By Glenn Guilbeau / GANNETT LOUISIANA
BATON ROUGE – The LSU baseball team has already lost as many games six weeks into the 2014 season as it did through the entire, three-month regular season last year.
The Tigers, 20-8-1 in 2014, finished the 2013 regular season at 48-8 and rolled into Omaha for the College World Series at 57-9 before finishing 57-11. Their longest losing streak was two, and it happened twice. The Tigers are also in last place in the Southeastern Conference West at 3-5-1 after winning the West a year ago at 23-7.
LSU lost for the fourth consecutive time on Sunday at Florida, 11-7, and was swept in a series for the first time since 2011. On Monday it fell from No. 8 in the Baseball America poll to No. 20. It has not won since beating Georgia 2-1 on March 22. A 2-2 tie against Georgia followed and a 3-2 loss in 11 innings at Tulane.
“Last year I felt like I was 35,” LSU coach Paul Mainieri, 56, said on Monday. “This year, I feel like I’m 75. It’s been a tough first half of the season.”

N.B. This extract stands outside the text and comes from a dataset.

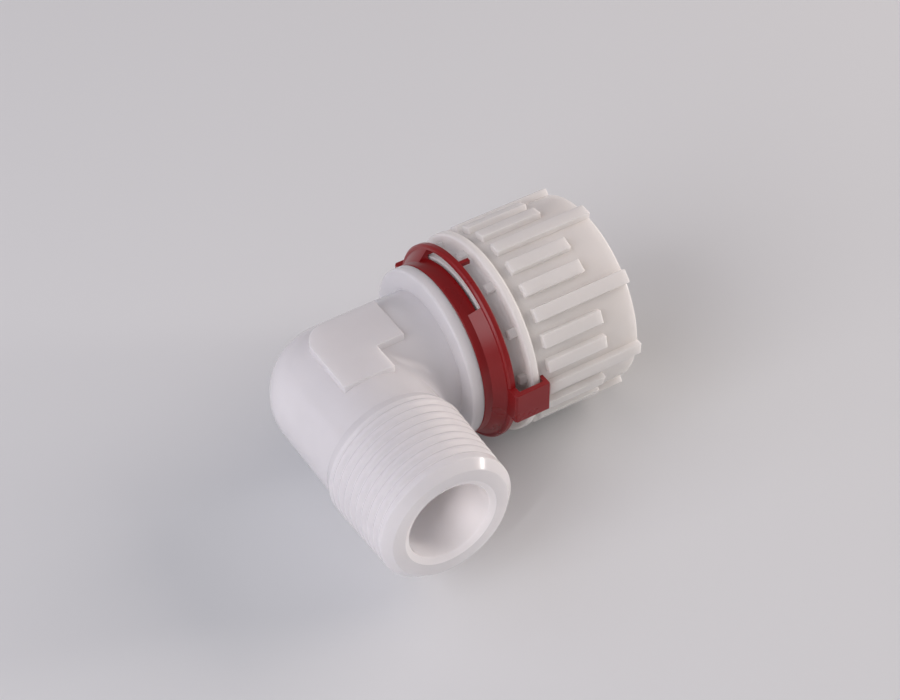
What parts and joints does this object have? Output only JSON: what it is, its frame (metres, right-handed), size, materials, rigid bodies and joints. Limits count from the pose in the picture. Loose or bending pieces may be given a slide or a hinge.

The Tigers host McNeese State (16-10, 6-3 Southland Conference) on Wednesday night at 6:30 before hosting No. 9 Mississippi State (20-10), which is tied for the SEC West lead at 6-3, Friday through Sunday.
“But if you’re looking for a sound bite of me being down on somebody or whatever, it’s not coming,” Mainieri said to a dozen reporters in his office. “OK? Look, we have some areas of concern. There’s no question about it. But as far as I’m concerned, we have seven weekends to go, and everything is right there in front of us. We’re in a little bit of a hole. I don’t deny that. I wish we were 4-5 or 5-4 instead of 3-5-1, but we’ve got a long way to go.”
LSU’s biggest problem is that its veteran hitters are in a slump. Four regular returning starters are hitting .274 or lower with Mark Laird at .274, Christian Ibarra and Tyler Moore at .268 and Sean McMullen at .265. Freshman Kramer Robertson is hitting .180.
“Unfortunately, our veterans are dotted with guys hitting .260 or .270,” Mainieri said. “All of them need to step up and be leaders. There’s no question about it.”
The most shocking slump belongs to All-American sophomore shortstop Alex Bregman, who bats third in the order. After going 0-for-12 at Florida, he is hitting .097 with four hits in his last 41 at-bats since March 14 after batting .369 a year ago and .373 in the SEC. He is hitting .291 overall this season, but he is just .086 in nine SEC games with three hits in 35 at-bats. As a team, LSU is batting .212 in league games.
“If you would’ve told me before the season that Alex Bregman would be 3-for-35 in the SEC, I would’ve said, ‘How’d we win three games?’ Because Bregman is such an important part of our offense,” Mainieri said. “The poor kid, he has struggled. It’s been somewhat mechanical, somewhat mental, somewhat that he’s pressing. I can tell you this, the kid has no quit in him. I have not stopped believing in him for a second. He’s too good of a hitter for this to continue.”
Mainieri believes his team will turn it around as well.
“We’re staring up at the rest of the league,” he said. “But nobody on our team is down. We’re going to stay very, very positive. I love these kids. They’re playing hard. They’re playing with a lot of passion. We’re excited about having the next two weekends at home. We’re not going to give up. They’re trying. And I’m not down on them.”